- **REQUIRED TASK**
Repeat only the lines from the line containing "body_wrapper();" through the line containing "obj.matrix_world = world", both included, exactly as they stand.

- **STORED RECORDS**
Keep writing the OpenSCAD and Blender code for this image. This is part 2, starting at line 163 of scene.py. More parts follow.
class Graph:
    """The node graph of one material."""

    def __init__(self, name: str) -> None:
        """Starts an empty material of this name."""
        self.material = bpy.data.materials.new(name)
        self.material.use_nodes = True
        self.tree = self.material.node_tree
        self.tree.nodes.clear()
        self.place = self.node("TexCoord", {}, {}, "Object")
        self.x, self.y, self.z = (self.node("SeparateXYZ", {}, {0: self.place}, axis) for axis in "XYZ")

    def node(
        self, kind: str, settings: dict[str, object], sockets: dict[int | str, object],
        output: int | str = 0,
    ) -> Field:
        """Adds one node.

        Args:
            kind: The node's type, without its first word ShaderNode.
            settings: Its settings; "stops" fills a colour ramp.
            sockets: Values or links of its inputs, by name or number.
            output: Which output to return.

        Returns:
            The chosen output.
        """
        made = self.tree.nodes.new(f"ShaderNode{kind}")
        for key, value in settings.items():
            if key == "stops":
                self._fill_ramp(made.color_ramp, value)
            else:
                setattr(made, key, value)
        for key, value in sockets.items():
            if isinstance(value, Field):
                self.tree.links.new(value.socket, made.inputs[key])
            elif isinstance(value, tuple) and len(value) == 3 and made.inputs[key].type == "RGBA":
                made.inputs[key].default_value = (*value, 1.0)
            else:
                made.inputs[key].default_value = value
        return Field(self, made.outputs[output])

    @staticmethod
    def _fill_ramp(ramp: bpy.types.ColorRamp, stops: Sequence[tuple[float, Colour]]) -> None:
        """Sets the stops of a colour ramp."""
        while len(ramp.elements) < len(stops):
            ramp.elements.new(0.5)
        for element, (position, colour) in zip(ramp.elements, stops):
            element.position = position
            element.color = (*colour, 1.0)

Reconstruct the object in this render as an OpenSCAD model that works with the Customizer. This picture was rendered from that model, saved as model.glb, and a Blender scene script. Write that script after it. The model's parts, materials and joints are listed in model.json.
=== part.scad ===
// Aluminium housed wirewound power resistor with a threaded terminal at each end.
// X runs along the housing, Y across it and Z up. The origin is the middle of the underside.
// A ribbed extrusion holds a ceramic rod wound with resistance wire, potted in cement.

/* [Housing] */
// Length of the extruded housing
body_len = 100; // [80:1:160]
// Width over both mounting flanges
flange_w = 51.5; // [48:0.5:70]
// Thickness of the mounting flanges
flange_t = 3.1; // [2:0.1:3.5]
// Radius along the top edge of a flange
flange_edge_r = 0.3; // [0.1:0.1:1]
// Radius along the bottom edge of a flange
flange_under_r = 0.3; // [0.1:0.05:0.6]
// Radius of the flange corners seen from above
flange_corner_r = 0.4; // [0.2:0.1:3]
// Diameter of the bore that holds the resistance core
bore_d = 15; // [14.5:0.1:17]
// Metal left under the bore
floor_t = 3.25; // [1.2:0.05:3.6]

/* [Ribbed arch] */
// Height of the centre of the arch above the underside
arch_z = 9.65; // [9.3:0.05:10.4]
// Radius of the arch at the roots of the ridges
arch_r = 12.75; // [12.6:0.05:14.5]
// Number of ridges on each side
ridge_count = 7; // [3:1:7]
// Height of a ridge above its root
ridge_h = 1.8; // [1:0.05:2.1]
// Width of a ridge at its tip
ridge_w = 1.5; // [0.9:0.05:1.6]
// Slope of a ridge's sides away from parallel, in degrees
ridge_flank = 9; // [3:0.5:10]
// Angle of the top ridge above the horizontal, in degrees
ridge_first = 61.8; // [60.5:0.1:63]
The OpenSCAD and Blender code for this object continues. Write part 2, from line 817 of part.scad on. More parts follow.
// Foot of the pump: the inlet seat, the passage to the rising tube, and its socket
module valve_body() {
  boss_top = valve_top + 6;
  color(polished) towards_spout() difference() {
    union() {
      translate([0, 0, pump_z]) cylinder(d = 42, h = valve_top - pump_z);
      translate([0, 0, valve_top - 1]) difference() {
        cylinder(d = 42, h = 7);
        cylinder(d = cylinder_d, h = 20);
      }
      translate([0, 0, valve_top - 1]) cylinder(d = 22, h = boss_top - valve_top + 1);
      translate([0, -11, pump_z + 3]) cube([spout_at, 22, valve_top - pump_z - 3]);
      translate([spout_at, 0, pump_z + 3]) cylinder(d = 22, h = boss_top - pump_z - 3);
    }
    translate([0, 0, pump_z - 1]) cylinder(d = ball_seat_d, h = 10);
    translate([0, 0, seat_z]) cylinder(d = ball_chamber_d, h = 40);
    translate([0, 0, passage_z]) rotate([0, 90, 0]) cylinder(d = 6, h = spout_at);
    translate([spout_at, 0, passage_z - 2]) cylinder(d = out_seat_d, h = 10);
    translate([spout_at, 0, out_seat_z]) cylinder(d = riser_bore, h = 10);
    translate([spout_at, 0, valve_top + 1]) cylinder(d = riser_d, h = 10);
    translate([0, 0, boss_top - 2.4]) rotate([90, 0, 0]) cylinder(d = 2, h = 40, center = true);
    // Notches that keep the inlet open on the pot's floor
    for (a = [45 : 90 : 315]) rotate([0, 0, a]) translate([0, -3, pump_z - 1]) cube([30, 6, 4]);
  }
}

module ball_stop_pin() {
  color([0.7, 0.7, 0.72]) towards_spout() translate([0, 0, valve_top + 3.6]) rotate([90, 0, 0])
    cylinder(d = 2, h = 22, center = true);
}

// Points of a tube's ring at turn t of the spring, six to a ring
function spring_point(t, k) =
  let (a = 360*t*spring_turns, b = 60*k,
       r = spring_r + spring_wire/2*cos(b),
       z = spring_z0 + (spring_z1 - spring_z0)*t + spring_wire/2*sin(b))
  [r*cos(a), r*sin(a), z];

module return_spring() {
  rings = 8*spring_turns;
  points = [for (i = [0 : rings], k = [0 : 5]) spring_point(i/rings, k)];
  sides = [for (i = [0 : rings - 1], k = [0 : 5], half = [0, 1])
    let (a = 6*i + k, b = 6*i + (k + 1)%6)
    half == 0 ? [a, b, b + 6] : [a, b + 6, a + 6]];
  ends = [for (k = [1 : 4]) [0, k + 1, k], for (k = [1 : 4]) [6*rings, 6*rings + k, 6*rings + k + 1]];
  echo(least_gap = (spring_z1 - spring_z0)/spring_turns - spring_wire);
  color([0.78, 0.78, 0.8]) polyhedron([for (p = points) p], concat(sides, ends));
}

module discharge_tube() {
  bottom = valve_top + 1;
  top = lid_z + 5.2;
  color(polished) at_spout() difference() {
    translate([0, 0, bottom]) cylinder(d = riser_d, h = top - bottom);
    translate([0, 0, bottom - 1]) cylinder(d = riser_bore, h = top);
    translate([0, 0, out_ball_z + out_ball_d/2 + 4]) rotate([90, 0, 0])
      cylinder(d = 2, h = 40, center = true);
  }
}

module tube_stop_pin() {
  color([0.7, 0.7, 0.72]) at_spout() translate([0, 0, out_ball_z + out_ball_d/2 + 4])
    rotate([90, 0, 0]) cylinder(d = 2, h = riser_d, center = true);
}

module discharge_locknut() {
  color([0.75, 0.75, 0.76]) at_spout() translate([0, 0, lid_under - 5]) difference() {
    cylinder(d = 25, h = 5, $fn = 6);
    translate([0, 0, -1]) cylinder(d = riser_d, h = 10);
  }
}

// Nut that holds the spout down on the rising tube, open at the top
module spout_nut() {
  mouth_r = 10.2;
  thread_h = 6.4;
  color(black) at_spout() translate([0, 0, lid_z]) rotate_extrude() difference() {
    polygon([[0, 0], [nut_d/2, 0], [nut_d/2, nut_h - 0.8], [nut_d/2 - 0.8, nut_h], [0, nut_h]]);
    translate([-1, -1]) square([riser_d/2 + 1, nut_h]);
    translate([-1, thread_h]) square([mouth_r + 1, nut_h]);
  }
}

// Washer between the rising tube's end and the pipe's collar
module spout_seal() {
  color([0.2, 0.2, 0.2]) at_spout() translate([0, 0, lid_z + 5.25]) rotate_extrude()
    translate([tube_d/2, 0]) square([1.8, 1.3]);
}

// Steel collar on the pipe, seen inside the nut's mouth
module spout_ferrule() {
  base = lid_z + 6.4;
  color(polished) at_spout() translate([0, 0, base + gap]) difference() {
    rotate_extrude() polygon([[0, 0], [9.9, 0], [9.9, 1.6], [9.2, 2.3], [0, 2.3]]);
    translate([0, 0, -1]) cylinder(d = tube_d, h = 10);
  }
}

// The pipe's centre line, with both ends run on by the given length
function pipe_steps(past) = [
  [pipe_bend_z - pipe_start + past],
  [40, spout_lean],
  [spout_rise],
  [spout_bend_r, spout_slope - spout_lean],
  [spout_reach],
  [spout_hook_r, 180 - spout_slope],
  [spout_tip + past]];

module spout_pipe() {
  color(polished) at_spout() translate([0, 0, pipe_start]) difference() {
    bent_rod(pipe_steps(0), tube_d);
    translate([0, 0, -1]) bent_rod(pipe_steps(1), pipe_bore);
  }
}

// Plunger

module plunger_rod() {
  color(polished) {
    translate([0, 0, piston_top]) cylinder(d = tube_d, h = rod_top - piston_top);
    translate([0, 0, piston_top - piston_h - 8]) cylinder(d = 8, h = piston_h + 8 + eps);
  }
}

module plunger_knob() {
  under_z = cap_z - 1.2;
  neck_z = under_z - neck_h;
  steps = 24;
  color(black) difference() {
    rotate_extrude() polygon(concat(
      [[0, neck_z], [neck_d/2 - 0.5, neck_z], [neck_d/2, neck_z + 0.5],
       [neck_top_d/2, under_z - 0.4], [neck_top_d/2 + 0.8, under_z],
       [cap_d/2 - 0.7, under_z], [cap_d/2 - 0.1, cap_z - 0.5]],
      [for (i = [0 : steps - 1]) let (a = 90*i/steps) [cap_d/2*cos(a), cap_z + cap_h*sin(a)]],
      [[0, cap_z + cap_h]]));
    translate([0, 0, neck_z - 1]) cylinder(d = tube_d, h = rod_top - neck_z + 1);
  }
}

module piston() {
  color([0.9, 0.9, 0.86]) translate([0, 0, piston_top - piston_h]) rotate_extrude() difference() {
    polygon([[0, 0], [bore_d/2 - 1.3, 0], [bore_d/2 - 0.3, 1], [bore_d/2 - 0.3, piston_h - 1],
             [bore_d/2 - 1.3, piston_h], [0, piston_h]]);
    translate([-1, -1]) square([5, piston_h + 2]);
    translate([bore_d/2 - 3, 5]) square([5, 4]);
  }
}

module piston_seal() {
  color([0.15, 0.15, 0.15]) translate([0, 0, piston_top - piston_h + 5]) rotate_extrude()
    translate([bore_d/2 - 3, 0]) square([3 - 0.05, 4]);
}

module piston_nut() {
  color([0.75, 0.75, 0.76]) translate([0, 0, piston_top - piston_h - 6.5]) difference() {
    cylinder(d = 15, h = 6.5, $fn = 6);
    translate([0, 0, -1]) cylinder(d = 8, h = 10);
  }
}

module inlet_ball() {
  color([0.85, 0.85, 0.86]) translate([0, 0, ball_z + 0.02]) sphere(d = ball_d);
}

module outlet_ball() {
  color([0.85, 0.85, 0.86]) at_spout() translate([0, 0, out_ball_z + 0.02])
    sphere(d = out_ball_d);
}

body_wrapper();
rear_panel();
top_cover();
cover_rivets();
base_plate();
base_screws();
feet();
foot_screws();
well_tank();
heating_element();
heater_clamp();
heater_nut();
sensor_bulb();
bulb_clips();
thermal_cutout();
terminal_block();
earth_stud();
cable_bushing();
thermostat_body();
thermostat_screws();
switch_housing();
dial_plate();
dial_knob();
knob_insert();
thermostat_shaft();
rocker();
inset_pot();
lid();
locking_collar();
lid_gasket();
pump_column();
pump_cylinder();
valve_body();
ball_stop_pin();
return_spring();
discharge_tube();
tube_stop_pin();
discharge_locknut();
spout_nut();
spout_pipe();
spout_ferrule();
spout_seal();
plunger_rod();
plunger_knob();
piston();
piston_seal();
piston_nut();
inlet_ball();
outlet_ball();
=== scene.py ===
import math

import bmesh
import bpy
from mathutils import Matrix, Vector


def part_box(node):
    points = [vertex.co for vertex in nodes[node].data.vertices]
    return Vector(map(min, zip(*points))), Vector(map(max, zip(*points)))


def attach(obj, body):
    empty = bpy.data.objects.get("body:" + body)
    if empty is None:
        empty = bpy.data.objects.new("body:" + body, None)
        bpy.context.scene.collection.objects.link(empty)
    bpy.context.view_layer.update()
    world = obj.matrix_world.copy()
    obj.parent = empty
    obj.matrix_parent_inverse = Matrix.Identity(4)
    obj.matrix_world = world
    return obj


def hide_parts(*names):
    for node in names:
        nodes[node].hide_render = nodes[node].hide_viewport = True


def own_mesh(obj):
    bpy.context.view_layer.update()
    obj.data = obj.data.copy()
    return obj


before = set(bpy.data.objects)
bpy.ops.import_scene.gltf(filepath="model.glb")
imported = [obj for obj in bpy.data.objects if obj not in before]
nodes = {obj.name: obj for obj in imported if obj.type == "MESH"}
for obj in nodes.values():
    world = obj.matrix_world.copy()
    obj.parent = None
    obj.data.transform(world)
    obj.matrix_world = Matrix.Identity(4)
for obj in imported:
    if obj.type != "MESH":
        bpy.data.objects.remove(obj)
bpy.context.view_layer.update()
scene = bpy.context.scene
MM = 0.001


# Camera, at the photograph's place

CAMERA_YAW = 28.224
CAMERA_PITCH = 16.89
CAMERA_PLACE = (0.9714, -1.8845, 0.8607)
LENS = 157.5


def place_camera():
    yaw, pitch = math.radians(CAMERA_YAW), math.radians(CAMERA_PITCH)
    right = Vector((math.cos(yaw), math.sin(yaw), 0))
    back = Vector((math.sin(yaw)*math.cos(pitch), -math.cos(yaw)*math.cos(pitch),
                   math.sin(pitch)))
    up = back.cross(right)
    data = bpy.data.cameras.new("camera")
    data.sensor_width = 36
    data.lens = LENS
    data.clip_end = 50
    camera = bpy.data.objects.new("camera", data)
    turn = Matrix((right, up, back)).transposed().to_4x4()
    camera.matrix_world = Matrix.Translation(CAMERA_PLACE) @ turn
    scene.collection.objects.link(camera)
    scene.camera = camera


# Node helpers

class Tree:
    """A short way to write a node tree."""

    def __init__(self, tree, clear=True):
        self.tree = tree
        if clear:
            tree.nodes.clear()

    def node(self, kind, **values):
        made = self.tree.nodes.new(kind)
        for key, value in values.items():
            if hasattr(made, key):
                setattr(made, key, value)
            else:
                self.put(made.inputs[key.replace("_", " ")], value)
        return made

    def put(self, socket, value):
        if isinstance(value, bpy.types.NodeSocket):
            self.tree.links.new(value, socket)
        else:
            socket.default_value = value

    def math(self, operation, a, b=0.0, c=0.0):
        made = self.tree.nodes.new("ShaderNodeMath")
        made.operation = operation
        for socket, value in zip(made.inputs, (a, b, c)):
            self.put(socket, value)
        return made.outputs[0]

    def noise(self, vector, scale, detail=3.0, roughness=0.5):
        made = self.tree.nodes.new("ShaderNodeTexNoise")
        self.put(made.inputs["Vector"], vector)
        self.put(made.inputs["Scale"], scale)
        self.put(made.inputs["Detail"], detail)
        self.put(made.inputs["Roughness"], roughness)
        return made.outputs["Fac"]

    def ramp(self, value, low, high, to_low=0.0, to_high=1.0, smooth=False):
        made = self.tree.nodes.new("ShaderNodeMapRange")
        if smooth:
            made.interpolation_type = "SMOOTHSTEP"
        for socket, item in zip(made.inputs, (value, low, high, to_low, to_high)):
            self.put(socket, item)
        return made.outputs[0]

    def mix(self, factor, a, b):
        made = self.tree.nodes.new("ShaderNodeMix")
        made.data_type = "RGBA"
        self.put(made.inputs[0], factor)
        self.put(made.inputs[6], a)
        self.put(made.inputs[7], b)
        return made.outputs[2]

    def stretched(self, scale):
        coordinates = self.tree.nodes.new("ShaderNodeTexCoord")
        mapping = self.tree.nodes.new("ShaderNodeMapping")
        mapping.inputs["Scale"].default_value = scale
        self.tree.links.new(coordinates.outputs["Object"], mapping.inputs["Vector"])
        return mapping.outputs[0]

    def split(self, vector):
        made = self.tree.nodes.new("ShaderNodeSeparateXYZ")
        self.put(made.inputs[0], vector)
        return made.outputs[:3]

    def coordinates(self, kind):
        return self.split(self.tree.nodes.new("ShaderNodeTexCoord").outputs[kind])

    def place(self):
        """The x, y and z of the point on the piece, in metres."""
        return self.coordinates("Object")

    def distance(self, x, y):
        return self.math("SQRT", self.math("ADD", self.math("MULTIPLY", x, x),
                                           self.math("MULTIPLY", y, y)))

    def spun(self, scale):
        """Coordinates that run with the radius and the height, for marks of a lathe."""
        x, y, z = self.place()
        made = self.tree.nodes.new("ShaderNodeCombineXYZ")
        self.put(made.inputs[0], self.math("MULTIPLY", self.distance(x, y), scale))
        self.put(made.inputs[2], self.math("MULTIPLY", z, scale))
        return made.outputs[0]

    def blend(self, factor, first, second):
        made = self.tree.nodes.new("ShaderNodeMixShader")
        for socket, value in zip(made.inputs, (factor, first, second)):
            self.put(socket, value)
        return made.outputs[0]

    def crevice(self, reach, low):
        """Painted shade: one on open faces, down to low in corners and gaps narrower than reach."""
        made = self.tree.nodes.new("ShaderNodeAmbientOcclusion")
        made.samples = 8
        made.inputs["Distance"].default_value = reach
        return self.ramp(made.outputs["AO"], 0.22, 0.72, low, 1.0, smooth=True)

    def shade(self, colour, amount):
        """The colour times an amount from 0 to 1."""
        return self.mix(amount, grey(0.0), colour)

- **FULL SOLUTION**
body_wrapper();
rear_panel();
top_cover();
cover_rivets();
base_plate();
base_screws();
feet();
foot_screws();
well_tank();
heating_element();
heater_clamp();
heater_nut();
sensor_bulb();
bulb_clips();
thermal_cutout();
terminal_block();
earth_stud();
cable_bushing();
thermostat_body();
thermostat_screws();
switch_housing();
dial_plate();
dial_knob();
knob_insert();
thermostat_shaft();
rocker();
inset_pot();
lid();
locking_collar();
lid_gasket();
pump_column();
pump_cylinder();
valve_body();
ball_stop_pin();
return_spring();
discharge_tube();
tube_stop_pin();
discharge_locknut();
spout_nut();
spout_pipe();
spout_ferrule();
spout_seal();
plunger_rod();
plunger_knob();
piston();
piston_seal();
piston_nut();
inlet_ball();
outlet_ball();
=== scene.py ===
import math

import bmesh
import bpy
from mathutils import Matrix, Vector


def part_box(node):
    points = [vertex.co for vertex in nodes[node].data.vertices]
    return Vector(map(min, zip(*points))), Vector(map(max, zip(*points)))


def attach(obj, body):
    empty = bpy.data.objects.get("body:" + body)
    if empty is None:
        empty = bpy.data.objects.new("body:" + body, None)
        bpy.context.scene.collection.objects.link(empty)
    bpy.context.view_layer.update()
    world = obj.matrix_world.copy()
    obj.parent = empty
    obj.matrix_parent_inverse = Matrix.Identity(4)
    obj.matrix_world = world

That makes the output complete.